4 Tips To Help You Navigate A Divorce Or Separation

  1. Open the Lines Of Communication. Parents must open the lines of communication and strive to be as honest, and up-front with their children, in an age-appropriate manner.
  2. Establish A New Pattern And Stick To It. Establishing a sense of family order and predictability will be essential – this will help to restore a child’s sense of security, familiarity and dependency. Household and visitation routines will be an important part of this predictability and should be carried out consistently and without conflict between the parents.

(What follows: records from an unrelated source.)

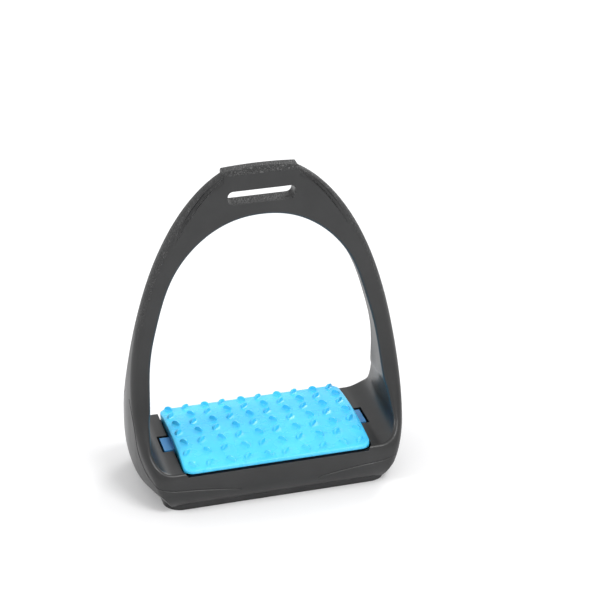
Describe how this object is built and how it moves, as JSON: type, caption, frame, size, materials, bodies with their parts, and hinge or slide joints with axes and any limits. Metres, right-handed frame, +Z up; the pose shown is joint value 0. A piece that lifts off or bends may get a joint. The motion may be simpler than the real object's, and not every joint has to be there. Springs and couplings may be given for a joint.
{
  "type": "stirrup iron",
  "caption": "Composite riding stirrup: arched frame with a leather slot and a soft studded tread that sinks, tilts and rocks on elastomer cushions.",
  "frame": {"origin": "middle of the underside, on the ground plane", "axes": "+X along the foot's width, from leg to leg; -Y towards the front; +Z up to the leather slot"},
  "size_m": [0.1414, 0.0644, 0.17],
  "materials": {
    "frame_nylon": "fine-grained satin moulding",
    "sole_nylon": "satin moulding",
    "steel": "zinc plated",
    "brass": "as turned",
    "elastomer": "matte",
    "inner_nylon": "satin moulding",
    "pin_steel": "ground",
    "tread_plate_blue": "satin moulding",
    "tread_blue": "soft satin"
  },
  "bodies": {
    "root": {"frame": "frame_nylon", "sole_plate": "sole_nylon", "sole_screws": "steel", "screw_inserts": "brass", "press_cushions": "elastomer"},
    "float": {"float_plate": "inner_nylon", "travel_bolts": "steel", "tilt_pin": "pin_steel", "tilt_buffers": "elastomer"},
    "cradle": {"cradle": "inner_nylon", "rock_buffers": "elastomer"},
    "tread": {"tread_plate": "tread_plate_blue", "rock_pins": "pin_steel", "tread_pad": "tread_blue"}
  },
  "joints": [
    {"name": "press", "type": "slide", "parent": "root", "child": "float", "axis": [0, 0, -1], "range_m": [0, 0.0007], "stiffness_N_per_m": 20000, "springref_m": -0.0002, "deforming": ["press_cushions"]},
    {"name": "tilt", "type": "hinge", "parent": "float", "child": "cradle", "pos_m": [0, 0, 0.014], "axis": [0, 1, 0], "range_deg": [-0.75, 0.75], "stiffness_Nm_per_rad": 20, "deforming": ["tilt_buffers"]},
    {"name": "rock", "type": "hinge", "parent": "cradle", "child": "tread", "pos_m": [0, 0, 0.014], "axis": [-1, 0, 0], "range_deg": [0, 4], "stiffness_Nm_per_rad": 10, "springref_deg": -0.57, "deforming": ["rock_buffers"]}
  ]
}
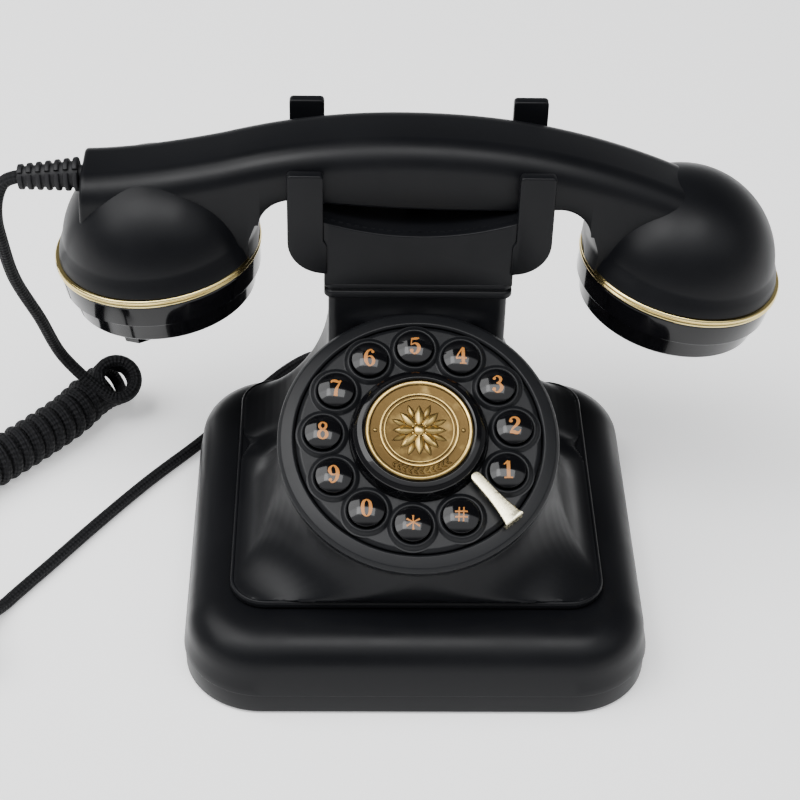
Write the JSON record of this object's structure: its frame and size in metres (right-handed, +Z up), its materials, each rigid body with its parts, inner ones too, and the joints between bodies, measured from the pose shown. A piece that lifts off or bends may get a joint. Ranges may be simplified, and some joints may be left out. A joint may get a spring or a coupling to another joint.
{
  "type": "cradle telephone",
  "caption": "French-style cradle telephone: square plinth, flared neck, round dial of push-buttons, horizontal handset on a pronged cradle, curly braided cord.",
  "frame": {"origin": "centre of the base's footprint on the table, under the middle foot", "axes": "+Z up, -Y towards the user and the dial, +X to the user's right along the handset"},
  "size_m": [0.329, 0.1755, 0.1517],
  "materials": {
    "satin_black": "satin moulded ABS",
    "gloss_black": "polished moulded plastic",
    "antique_brass": "antiqued, dark in the recesses",
    "pale_gold": "bright pale gold plating",
    "black_rubber": "matte",
    "braided_cord": "braided textile sleeve",
    "steel": "zinc plated",
    "board_green": "solder mask",
    "clear_plastic": "clear moulded plug"
  },
  "bodies": {
    "base": {"bottom_cover": "satin_black", "base_housing": "satin_black", "upper_housing": "satin_black", "dial_bezel": "satin_black", "dial_plate": "satin_black", "dial_hub": "gloss_black", "medallion": "antique_brass", "finger_stop": "pale_gold", "keypad_membrane": "black_rubber", "keypad_board": "board_green", "cradle": "satin_black", "hook_switch": "gloss_black", "hook_spring": "steel", "main_board": "board_green", "ringer": "black_rubber", "ballast": "steel", "line_jack": "gloss_black", "handset_jack": "gloss_black", "switch_case": "gloss_black", "feet": "black_rubber", "base_screws": "steel", "cradle_screws": "steel", "dial_screws": "steel", "cord_lead": "braided_cord", "cord_curl": "braided_cord", "cord_tail": "braided_cord", "cord_plug": "clear_plastic"},
    "handset": {"handset_shell": "satin_black", "handset_cover": "satin_black", "handset_weight": "steel", "handset_screws": "steel", "mouthpiece_ring": "pale_gold", "mouthpiece_cap": "gloss_black", "microphone": "steel", "earpiece_ring": "pale_gold", "earpiece_cap": "gloss_black", "receiver": "steel", "cord_boot": "black_rubber"},
    "hook_plunger": {"hook_plunger": "gloss_black"},
    "switch_knob": {"switch_knob": "gloss_black"},
    "button_1": {"button_1": "gloss_black"},
    "button_2": {"button_2": "gloss_black"},
    "button_3": {"button_3": "gloss_black"},
    "button_4": {"button_4": "gloss_black"},
    "button_5": {"button_5": "gloss_black"},
    "button_6": {"button_6": "gloss_black"},
    "button_7": {"button_7": "gloss_black"},
    "button_8": {"button_8": "gloss_black"},
    "button_9": {"button_9": "gloss_black"},
    "button_0": {"button_0": "gloss_black"},
    "button_star": {"button_star": "gloss_black"},
    "button_hash": {"button_hash": "gloss_black"}
  },
  "joints": [
    {"name": "button_1_press", "type": "slide", "parent": "base", "child": "button_1", "axis": [0, 0.4415, -0.8973], "range_m": [0, 0.0018], "stiffness_N_per_m": 400},
    {"name": "button_2_press", "type": "slide", "parent": "base", "child": "button_2", "axis": [0, 0.4415, -0.8973], "range_m": [0, 0.0018], "stiffness_N_per_m": 400},
    {"name": "button_3_press", "type": "slide", "parent": "base", "child": "button_3", "axis": [0, 0.4415, -0.8973], "range_m": [0, 0.0018], "stiffness_N_per_m": 400},
    {"name": "button_4_press", "type": "slide", "parent": "base", "child": "button_4", "axis": [0, 0.4415, -0.8973], "range_m": [0, 0.0018], "stiffness_N_per_m": 400},
    {"name": "button_5_press", "type": "slide", "parent": "base", "child": "button_5", "axis": [0, 0.4415, -0.8973], "range_m": [0, 0.0018], "stiffness_N_per_m": 400},
    {"name": "button_6_press", "type": "slide", "parent": "base", "child": "button_6", "axis": [0, 0.4415, -0.8973], "range_m": [0, 0.0018], "stiffness_N_per_m": 400},
    {"name": "button_7_press", "type": "slide", "parent": "base", "child": "button_7", "axis": [0, 0.4415, -0.8973], "range_m": [0, 0.0018], "stiffness_N_per_m": 400},
    {"name": "button_8_press", "type": "slide", "parent": "base", "child": "button_8", "axis": [0, 0.4415, -0.8973], "range_m": [0, 0.0018], "stiffness_N_per_m": 400},
    {"name": "button_9_press", "type": "slide", "parent": "base", "child": "button_9", "axis": [0, 0.4415, -0.8973], "range_m": [0, 0.0018], "stiffness_N_per_m": 400},
    {"name": "button_0_press", "type": "slide", "parent": "base", "child": "button_0", "axis": [0, 0.4415, -0.8973], "range_m": [0, 0.0018], "stiffness_N_per_m": 400},
    {"name": "button_star_press", "type": "slide", "parent": "base", "child": "button_star", "axis": [0, 0.4415, -0.8973], "range_m": [0, 0.0018], "stiffness_N_per_m": 400},
    {"name": "button_hash_press", "type": "slide", "parent": "base", "child": "button_hash", "axis": [0, 0.4415, -0.8973], "range_m": [0, 0.0018], "stiffness_N_per_m": 400},
    {"name": "handset_lift", "type": "slide", "parent": "base", "child": "handset", "axis": [0, 0, 1], "range_m": [0, 0.08]},
    {"name": "hook_rise", "type": "slide", "parent": "base", "child": "hook_plunger", "axis": [0, 0, 1], "range_m": [0, 0.004], "deforming": ["hook_spring"]},
    {"name": "ringer_switch", "type": "slide", "parent": "base", "child": "switch_knob", "axis": [1, 0, 0], "range_m": [-0.0025, 0.0025]}
  ],
  "couplings": [
    {"joint": "hook_rise", "follows": "handset_lift", "ratio": 0.05}
  ]
}
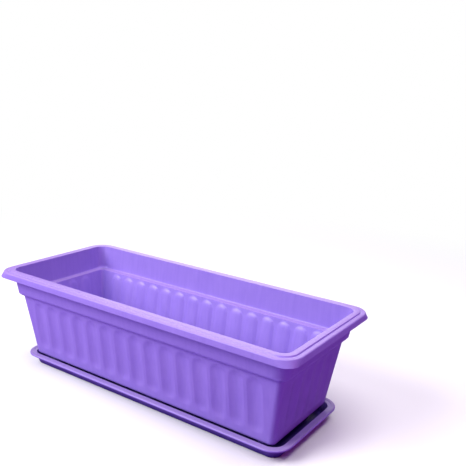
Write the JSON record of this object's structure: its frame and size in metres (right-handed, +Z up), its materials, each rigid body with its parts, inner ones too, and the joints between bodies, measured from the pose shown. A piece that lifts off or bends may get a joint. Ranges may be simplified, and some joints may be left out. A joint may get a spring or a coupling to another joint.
{
  "type": "window box planter with drip tray",
  "caption": "Long rectangular planter box with a flat rim, smooth collar and fluted drafted walls, standing in a shallow drip tray with a raised lip edge.",
  "frame": {"origin": "middle of the drip tray's flat underside, on the surface that the tray stands on", "axes": "+X along the planter's length, +Y across it, +Z up out of the planter's mouth"},
  "size_m": [0.43, 0.185, 0.1292],
  "materials": {
    "planter_plastic": "lilac injection-moulded polypropylene with a satin sheen and faint vertical streaks",
    "tray_plastic": "the same lilac moulded polypropylene as the planter"
  },
  "bodies": {
    "tray": {"drip_tray": "tray_plastic"},
    "planter": {"planter_box": "planter_plastic"}
  },
  "joints": [
    {"name": "planter_lift", "type": "slide", "parent": "tray", "child": "planter", "axis": [0, 0, 1], "range_m": [0, 0.15]}
  ]
}
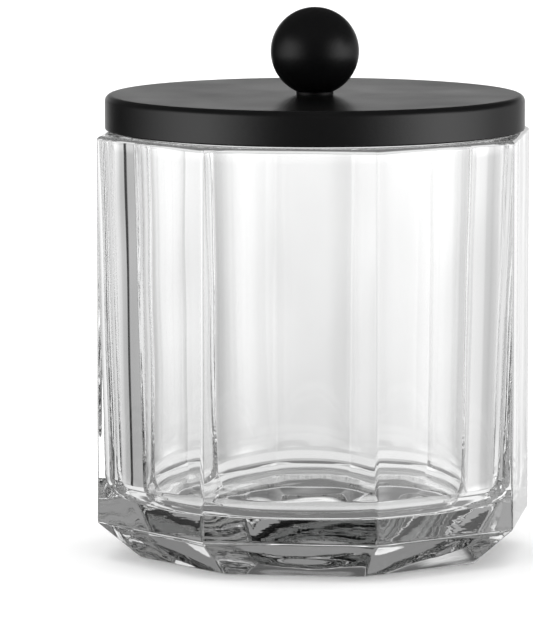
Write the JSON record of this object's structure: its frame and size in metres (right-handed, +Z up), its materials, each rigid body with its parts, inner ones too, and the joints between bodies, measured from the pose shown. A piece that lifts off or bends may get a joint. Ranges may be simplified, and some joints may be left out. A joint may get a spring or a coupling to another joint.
{
  "type": "apothecary jar",
  "caption": "Octagonal clear glass storage jar with a round bore and chamfered base, closed by a loose round black metal lid with a ball knob.",
  "frame": {"origin": "centre of the foot's underside, on the surface that the jar stands on", "axes": "+Z up through the ball knob; +X and +Y square to two of the jar's flats"},
  "size_m": [0.095, 0.095, 0.124],
  "materials": {
    "glass": "clear pressed glass, fire-polished",
    "seal": "translucent silicone rubber",
    "cap_paint": "satin black",
    "liner": "moulded natural white polyethylene",
    "washer_steel": "bright zinc plate",
    "spring_steel": "oiled spring steel",
    "screw_steel": "bright zinc plate",
    "knob_paint": "satin black"
  },
  "bodies": {
    "jar": {"jar": "glass"},
    "seal": {"seal_ring": "seal"},
    "lid": {"lid_cap": "cap_paint", "lid_liner": "liner", "flat_washer": "washer_steel", "lock_washer": "spring_steel", "knob_screw": "screw_steel", "knob": "knob_paint"}
  },
  "joints": [
    {"name": "lid_lift", "type": "slide", "parent": "jar", "child": "seal", "axis": [0, 0, 1], "range_m": [0, 0.06]},
    {"name": "lid_turn", "type": "hinge", "parent": "seal", "child": "lid", "pos_m": [0, 0, 0.1012], "axis": [0, 0, 1], "continuous": true}
  ]
}
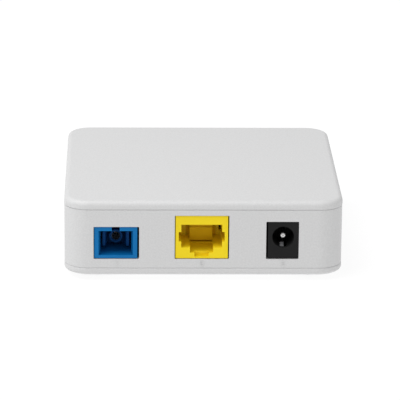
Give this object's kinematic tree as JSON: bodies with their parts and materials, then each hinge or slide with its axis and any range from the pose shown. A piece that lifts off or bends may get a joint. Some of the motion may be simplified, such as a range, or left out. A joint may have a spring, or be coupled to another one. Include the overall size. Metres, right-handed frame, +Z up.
{
  "type": "optical network terminal",
  "caption": "Small square white optical network terminal with an SC fibre socket, a LAN socket and a DC power socket in its rear wall, with sprung contacts and a recessed reset plunger.",
  "frame": {"origin": "on the surface the feet stand on, under the middle of the case", "axes": "+Z up through the lid, the sockets face -Y, the status lights face +Y"},
  "size_m": [0.082, 0.0821, 0.0244],
  "materials": {
    "case_white": "fine moulded texture",
    "foot_rubber": "matt",
    "plate_silver": "blank satin film",
    "screw_steel": "bright zinc plate",
    "board_green": "solder resist",
    "port_blue": "moulded",
    "insert_blue": "moulded",
    "sleeve_bronze": "phosphor bronze",
    "ceramic_white": "polished zirconia",
    "port_yellow": "moulded",
    "carrier_amber": "moulded",
    "port_black": "moulded",
    "contact_gold": "gold plated",
    "pin_nickel": "bright nickel plate",
    "spring_steel": "tin plated spring strip",
    "optics_steel": "machined",
    "chip_black": "moulded epoxy",
    "can_aluminium": "drawn can",
    "chip_ceramic": "fired ceramic",
    "ferrite_grey": "ferrite",
    "light_pipe_clear": "clear moulded plastic",
    "led_resin": "resin lens"
  },
  "bodies": {
    "case": {"top_cover": "case_white", "body_frame": "case_white", "base_cover": "case_white", "foot_rear_left": "foot_rubber", "foot_rear_right": "foot_rubber", "foot_front_left": "foot_rubber", "foot_front_right": "foot_rubber", "rating_plate": "plate_silver", "case_screws": "screw_steel", "board_screws": "screw_steel", "light_pipe": "light_pipe_clear", "main_board": "board_green", "status_leds": "led_resin", "led_resistors": "chip_ceramic", "reset_switch_body": "chip_black", "sc_receptacle": "port_blue", "sc_sleeve_holder": "insert_blue", "sc_split_sleeve": "sleeve_bronze", "sc_fibre_stub": "ceramic_white", "bosa_barrel": "optics_steel", "bosa_block": "optics_steel", "laser_can": "optics_steel", "receiver_can": "optics_steel", "laser_leads": "contact_gold", "receiver_leads": "contact_gold", "rj45_housing": "port_yellow", "rj45_contact_carrier": "carrier_amber", "rj45_contact_tails": "contact_gold", "dc_jack_housing": "port_black", "dc_centre_pin": "pin_nickel", "dc_pin_terminal": "spring_steel", "dc_spring_terminal": "spring_steel", "dc_switch_contact": "spring_steel", "lan_transformer": "chip_black", "network_processor": "chip_black", "flash_memory": "chip_black", "laser_driver": "chip_black", "power_converter": "chip_black", "power_inductor": "ferrite_grey", "input_capacitor": "can_aluminium", "output_capacitor": "can_aluminium", "clock_crystal": "can_aluminium", "chip_capacitors": "chip_ceramic"},
    "reset_button": {"reset_plunger": "chip_black"},
    "sc_hook_left": {"sc_hook_left": "insert_blue"},
    "sc_hook_right": {"sc_hook_right": "insert_blue"},
    "lan_contacts": {"rj45_contact_springs": "contact_gold"},
    "power_spring": {"dc_sleeve_spring": "spring_steel"}
  },
  "joints": [
    {"name": "reset_press", "type": "slide", "parent": "case", "child": "reset_button", "axis": [-1, 0, 0], "range_m": [0, 0.0003], "stiffness_N_per_m": 3000},
    {"name": "hook_left_flex", "type": "hinge", "parent": "case", "child": "sc_hook_left", "pos_m": [-0.0293, -0.02903, 0.0116], "axis": [0, 0, -1], "range_deg": [0, 3.5], "stiffness_Nm_per_rad": 0.05},
    {"name": "hook_right_flex", "type": "hinge", "parent": "case", "child": "sc_hook_right", "pos_m": [-0.0223, -0.02903, 0.0116], "axis": [0, 0, -1], "range_deg": [-3.5, 0], "stiffness_Nm_per_rad": 0.05},
    {"name": "lan_contact_lift", "type": "hinge", "parent": "case", "child": "lan_contacts", "pos_m": [-0.0006, -0.03739, 0.0171], "axis": [1, 0, 0], "range_deg": [0, 10], "stiffness_Nm_per_rad": 0.05},
    {"name": "power_spring_press", "type": "hinge", "parent": "case", "child": "power_spring", "pos_m": [0.023, -0.03085, 0.01], "axis": [1, 0, 0], "range_deg": [0, 4], "stiffness_Nm_per_rad": 0.05}
  ]
}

  3. Don’t Stop Working On Your Parenting. Throughout the separation or divorce process, it is also imperative that parents’ fundamental approaches to behavior, discipline and general parenting styles remain in tact. In short, it can be harmful if one parent is suddenly allowing a child to “get away with” things they wouldn’t have before, as it can undermine the other parent’s rules and expectations and send mixed messages.
  4. Get Help. Seeking help from experienced educators and counsellors is especially important in the early stages of a separation or divorce – tools and skills to help a child wade through the waters of divorce and the uncertainty, stress and anxiety that can come as a result are valuable for all parents.